Co-author here. You may wanna take a look at https://github.com/StanfordSNR/gg/blob/master/src/execution/... and https://github.com/StanfordSNR/gg/blob/master/src/execution/....

s_Hogg · on July 15, 2019

That makes sense, thanks for taking the time to expand on this point.

dajohnson89 · on July 15, 2019

the startup time isn't always that important. whether a task takes 20 seconds or 60 seconds isnt always something the user cares that much about. and as always we have to weigh the developer headache versus the performance improvement. the customer always wins, but the less headaches the devs have, the more responsive they are to issues that are more pressing than marginal performance improvements.

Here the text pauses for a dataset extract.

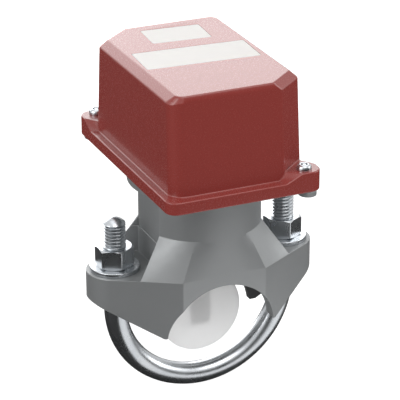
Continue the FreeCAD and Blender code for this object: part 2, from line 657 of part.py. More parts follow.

KUcxrAVrtI · on July 15, 2019

https://en.wikipedia.org/wiki/Amdahl%27s_law

or

https://en.wikipedia.org/wiki/Gustafson%27s_law

Basically there are parts of every workload that needs to be run sequentially, there will be a point where running more smaller functions will be less efficient than running one large function.

albertwang · on July 15, 2019

Source appears to be here: https://github.com/StanfordSNR/gg

Some more info linked here: https://news.ycombinator.com/item?id=16570548

polskibus · on July 15, 2019

Could this be adapted to work with an opensource serverless framework like knative? It would be more useful if I could choose whether to use local serverless cluster or public depending on data volume, security and other workload-specific requirements.

lsofzz · on July 15, 2019

Whenever I have boring cron-style or once off task that needs to be done, I bring out Apache Airflow cluster to schedule them for me. Nomad is another option but we haven't productionised it [edit]yet[/edit].